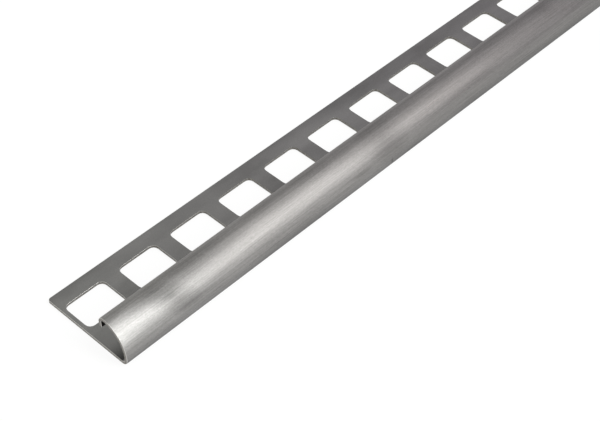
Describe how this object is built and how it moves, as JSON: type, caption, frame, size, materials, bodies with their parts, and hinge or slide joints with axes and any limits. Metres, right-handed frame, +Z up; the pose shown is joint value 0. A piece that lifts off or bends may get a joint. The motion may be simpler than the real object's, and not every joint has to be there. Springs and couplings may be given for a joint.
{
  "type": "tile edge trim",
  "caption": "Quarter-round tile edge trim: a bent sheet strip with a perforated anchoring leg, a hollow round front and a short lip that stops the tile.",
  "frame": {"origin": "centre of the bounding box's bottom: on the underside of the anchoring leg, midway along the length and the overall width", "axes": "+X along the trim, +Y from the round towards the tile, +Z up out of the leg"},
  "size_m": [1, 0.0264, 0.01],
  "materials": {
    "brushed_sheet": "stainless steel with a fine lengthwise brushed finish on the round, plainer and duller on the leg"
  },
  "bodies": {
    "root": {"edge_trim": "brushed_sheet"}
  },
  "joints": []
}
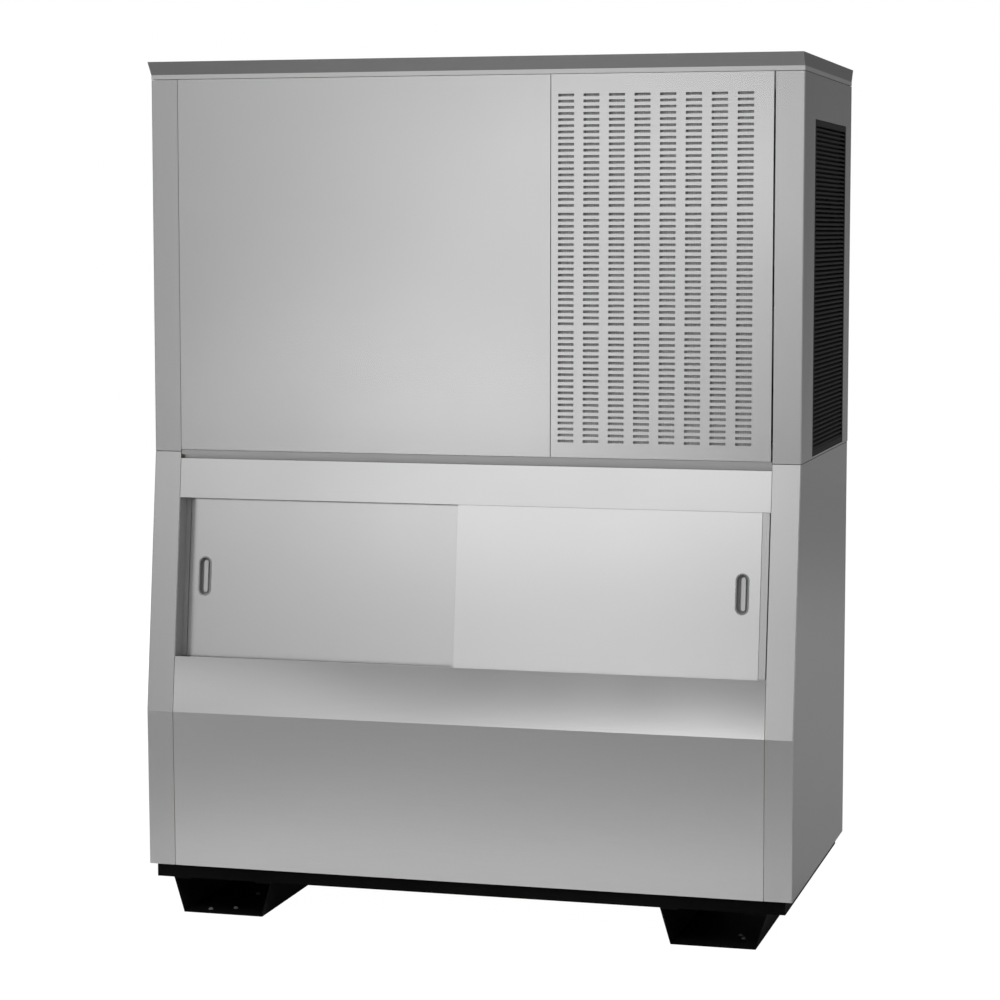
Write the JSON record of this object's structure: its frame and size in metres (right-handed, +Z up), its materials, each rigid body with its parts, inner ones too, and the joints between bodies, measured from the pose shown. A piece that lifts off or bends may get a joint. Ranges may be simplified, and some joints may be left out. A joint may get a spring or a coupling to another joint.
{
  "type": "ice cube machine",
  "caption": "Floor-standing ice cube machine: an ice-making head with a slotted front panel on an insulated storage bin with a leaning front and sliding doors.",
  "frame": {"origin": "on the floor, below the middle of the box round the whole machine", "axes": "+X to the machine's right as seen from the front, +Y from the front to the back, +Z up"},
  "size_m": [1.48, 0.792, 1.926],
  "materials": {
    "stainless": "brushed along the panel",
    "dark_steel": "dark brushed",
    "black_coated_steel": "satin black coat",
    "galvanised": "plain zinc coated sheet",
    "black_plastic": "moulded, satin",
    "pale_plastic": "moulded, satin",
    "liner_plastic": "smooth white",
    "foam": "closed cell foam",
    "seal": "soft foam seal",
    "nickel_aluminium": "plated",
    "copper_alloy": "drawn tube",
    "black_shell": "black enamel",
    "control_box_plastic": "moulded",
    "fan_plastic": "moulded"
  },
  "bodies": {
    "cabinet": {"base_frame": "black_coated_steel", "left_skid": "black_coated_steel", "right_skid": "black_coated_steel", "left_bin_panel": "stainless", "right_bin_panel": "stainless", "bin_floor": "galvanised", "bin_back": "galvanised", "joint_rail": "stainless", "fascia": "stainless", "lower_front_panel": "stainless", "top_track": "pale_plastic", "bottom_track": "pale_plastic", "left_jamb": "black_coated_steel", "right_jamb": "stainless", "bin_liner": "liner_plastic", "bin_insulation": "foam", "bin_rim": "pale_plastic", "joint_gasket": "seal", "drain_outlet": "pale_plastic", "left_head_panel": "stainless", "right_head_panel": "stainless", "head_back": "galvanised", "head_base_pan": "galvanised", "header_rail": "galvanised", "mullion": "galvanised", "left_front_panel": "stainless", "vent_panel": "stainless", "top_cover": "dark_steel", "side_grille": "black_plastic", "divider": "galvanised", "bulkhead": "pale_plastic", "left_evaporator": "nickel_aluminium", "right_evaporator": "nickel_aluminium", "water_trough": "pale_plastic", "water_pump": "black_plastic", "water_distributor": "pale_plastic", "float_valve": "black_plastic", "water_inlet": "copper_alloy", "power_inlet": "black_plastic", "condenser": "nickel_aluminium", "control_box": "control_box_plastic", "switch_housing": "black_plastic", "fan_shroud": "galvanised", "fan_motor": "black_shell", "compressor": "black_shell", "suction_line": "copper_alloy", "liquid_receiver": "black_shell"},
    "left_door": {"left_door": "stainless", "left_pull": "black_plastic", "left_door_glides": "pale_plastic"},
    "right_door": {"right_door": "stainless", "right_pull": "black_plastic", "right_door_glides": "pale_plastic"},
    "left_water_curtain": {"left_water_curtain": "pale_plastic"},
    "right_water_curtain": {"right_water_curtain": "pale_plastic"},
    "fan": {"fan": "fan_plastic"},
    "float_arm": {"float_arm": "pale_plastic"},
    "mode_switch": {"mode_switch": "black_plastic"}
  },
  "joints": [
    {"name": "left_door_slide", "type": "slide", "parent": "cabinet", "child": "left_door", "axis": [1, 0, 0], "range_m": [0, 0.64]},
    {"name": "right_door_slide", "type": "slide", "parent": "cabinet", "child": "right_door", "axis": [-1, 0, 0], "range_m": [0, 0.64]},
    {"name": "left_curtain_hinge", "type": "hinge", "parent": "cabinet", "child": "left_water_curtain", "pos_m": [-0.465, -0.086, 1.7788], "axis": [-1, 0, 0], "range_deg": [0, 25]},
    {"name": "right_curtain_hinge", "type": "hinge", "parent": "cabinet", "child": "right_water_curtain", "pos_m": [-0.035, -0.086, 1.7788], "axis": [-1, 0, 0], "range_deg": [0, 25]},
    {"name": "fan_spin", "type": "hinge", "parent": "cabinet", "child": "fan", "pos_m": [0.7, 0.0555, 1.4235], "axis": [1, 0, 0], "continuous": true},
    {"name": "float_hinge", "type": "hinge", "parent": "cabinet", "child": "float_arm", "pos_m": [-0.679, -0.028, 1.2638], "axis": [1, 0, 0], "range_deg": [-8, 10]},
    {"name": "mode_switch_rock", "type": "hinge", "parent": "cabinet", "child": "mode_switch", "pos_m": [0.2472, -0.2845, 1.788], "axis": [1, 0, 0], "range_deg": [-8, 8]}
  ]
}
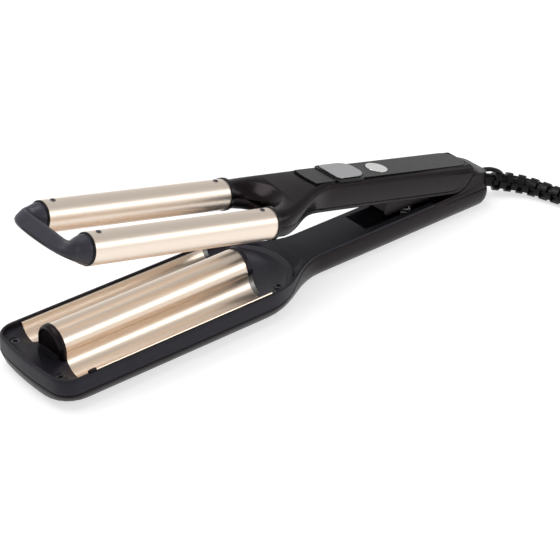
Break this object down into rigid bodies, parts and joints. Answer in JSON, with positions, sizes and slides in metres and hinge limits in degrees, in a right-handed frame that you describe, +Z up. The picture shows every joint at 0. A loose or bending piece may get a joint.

◆ **PROBLEM**:
Write every entry out again exactly.

◆ **TASK RESULT**:
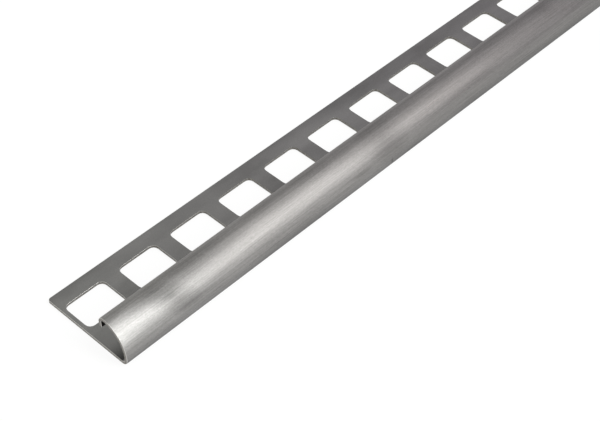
Describe how this object is built and how it moves, as JSON: type, caption, frame, size, materials, bodies with their parts, and hinge or slide joints with axes and any limits. Metres, right-handed frame, +Z up; the pose shown is joint value 0. A piece that lifts off or bends may get a joint. The motion may be simpler than the real object's, and not every joint has to be there. Springs and couplings may be given for a joint.
{
  "type": "tile edge trim",
  "caption": "Quarter-round tile edge trim: a bent sheet strip with a perforated anchoring leg, a hollow round front and a short lip that stops the tile.",
  "frame": {"origin": "centre of the bounding box's bottom: on the underside of the anchoring leg, midway along the length and the overall width", "axes": "+X along the trim, +Y from the round towards the tile, +Z up out of the leg"},
  "size_m": [1, 0.0264, 0.01],
  "materials": {
    "brushed_sheet": "stainless steel with a fine lengthwise brushed finish on the round, plainer and duller on the leg"
  },
  "bodies": {
    "root": {"edge_trim": "brushed_sheet"}
  },
  "joints": []
}
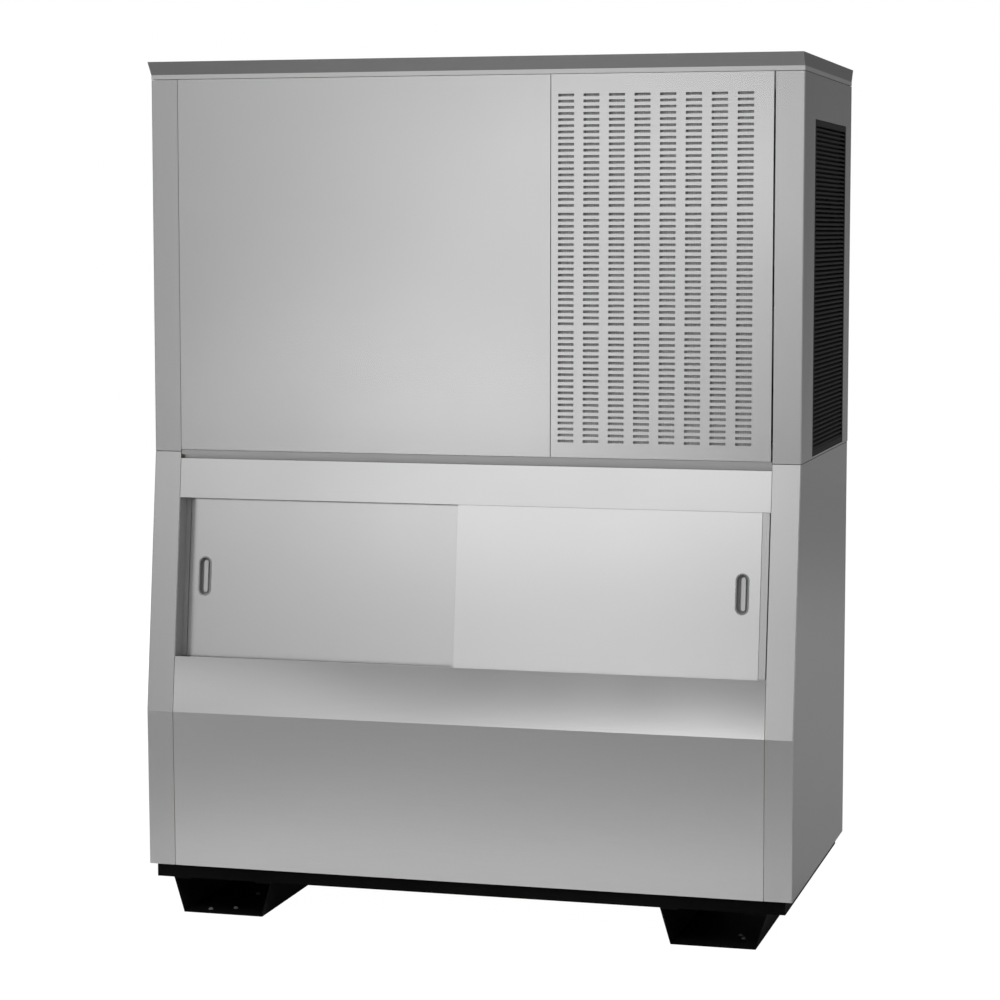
Write the JSON record of this object's structure: its frame and size in metres (right-handed, +Z up), its materials, each rigid body with its parts, inner ones too, and the joints between bodies, measured from the pose shown. A piece that lifts off or bends may get a joint. Ranges may be simplified, and some joints may be left out. A joint may get a spring or a coupling to another joint.
{
  "type": "ice cube machine",
  "caption": "Floor-standing ice cube machine: an ice-making head with a slotted front panel on an insulated storage bin with a leaning front and sliding doors.",
  "frame": {"origin": "on the floor, below the middle of the box round the whole machine", "axes": "+X to the machine's right as seen from the front, +Y from the front to the back, +Z up"},
  "size_m": [1.48, 0.792, 1.926],
  "materials": {
    "stainless": "brushed along the panel",
    "dark_steel": "dark brushed",
    "black_coated_steel": "satin black coat",
    "galvanised": "plain zinc coated sheet",
    "black_plastic": "moulded, satin",
    "pale_plastic": "moulded, satin",
    "liner_plastic": "smooth white",
    "foam": "closed cell foam",
    "seal": "soft foam seal",
    "nickel_aluminium": "plated",
    "copper_alloy": "drawn tube",
    "black_shell": "black enamel",
    "control_box_plastic": "moulded",
    "fan_plastic": "moulded"
  },
  "bodies": {
    "cabinet": {"base_frame": "black_coated_steel", "left_skid": "black_coated_steel", "right_skid": "black_coated_steel", "left_bin_panel": "stainless", "right_bin_panel": "stainless", "bin_floor": "galvanised", "bin_back": "galvanised", "joint_rail": "stainless", "fascia": "stainless", "lower_front_panel": "stainless", "top_track": "pale_plastic", "bottom_track": "pale_plastic", "left_jamb": "black_coated_steel", "right_jamb": "stainless", "bin_liner": "liner_plastic", "bin_insulation": "foam", "bin_rim": "pale_plastic", "joint_gasket": "seal", "drain_outlet": "pale_plastic", "left_head_panel": "stainless", "right_head_panel": "stainless", "head_back": "galvanised", "head_base_pan": "galvanised", "header_rail": "galvanised", "mullion": "galvanised", "left_front_panel": "stainless", "vent_panel": "stainless", "top_cover": "dark_steel", "side_grille": "black_plastic", "divider": "galvanised", "bulkhead": "pale_plastic", "left_evaporator": "nickel_aluminium", "right_evaporator": "nickel_aluminium", "water_trough": "pale_plastic", "water_pump": "black_plastic", "water_distributor": "pale_plastic", "float_valve": "black_plastic", "water_inlet": "copper_alloy", "power_inlet": "black_plastic", "condenser": "nickel_aluminium", "control_box": "control_box_plastic", "switch_housing": "black_plastic", "fan_shroud": "galvanised", "fan_motor": "black_shell", "compressor": "black_shell", "suction_line": "copper_alloy", "liquid_receiver": "black_shell"},
    "left_door": {"left_door": "stainless", "left_pull": "black_plastic", "left_door_glides": "pale_plastic"},
    "right_door": {"right_door": "stainless", "right_pull": "black_plastic", "right_door_glides": "pale_plastic"},
    "left_water_curtain": {"left_water_curtain": "pale_plastic"},
    "right_water_curtain": {"right_water_curtain": "pale_plastic"},
    "fan": {"fan": "fan_plastic"},
    "float_arm": {"float_arm": "pale_plastic"},
    "mode_switch": {"mode_switch": "black_plastic"}
  },
  "joints": [
    {"name": "left_door_slide", "type": "slide", "parent": "cabinet", "child": "left_door", "axis": [1, 0, 0], "range_m": [0, 0.64]},
    {"name": "right_door_slide", "type": "slide", "parent": "cabinet", "child": "right_door", "axis": [-1, 0, 0], "range_m": [0, 0.64]},
    {"name": "left_curtain_hinge", "type": "hinge", "parent": "cabinet", "child": "left_water_curtain", "pos_m": [-0.465, -0.086, 1.7788], "axis": [-1, 0, 0], "range_deg": [0, 25]},
    {"name": "right_curtain_hinge", "type": "hinge", "parent": "cabinet", "child": "right_water_curtain", "pos_m": [-0.035, -0.086, 1.7788], "axis": [-1, 0, 0], "range_deg": [0, 25]},
    {"name": "fan_spin", "type": "hinge", "parent": "cabinet", "child": "fan", "pos_m": [0.7, 0.0555, 1.4235], "axis": [1, 0, 0], "continuous": true},
    {"name": "float_hinge", "type": "hinge", "parent": "cabinet", "child": "float_arm", "pos_m": [-0.679, -0.028, 1.2638], "axis": [1, 0, 0], "range_deg": [-8, 10]},
    {"name": "mode_switch_rock", "type": "hinge", "parent": "cabinet", "child": "mode_switch", "pos_m": [0.2472, -0.2845, 1.788], "axis": [1, 0, 0], "range_deg": [-8, 8]}
  ]
}
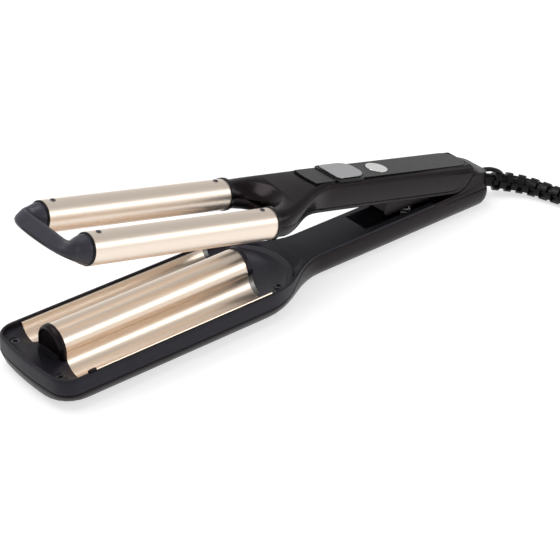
Break this object down into rigid bodies, parts and joints. Answer in JSON, with positions, sizes and slides in metres and hinge limits in degrees, in a right-handed frame that you describe, +Z up. The picture shows every joint at 0. A loose or bending piece may get a joint.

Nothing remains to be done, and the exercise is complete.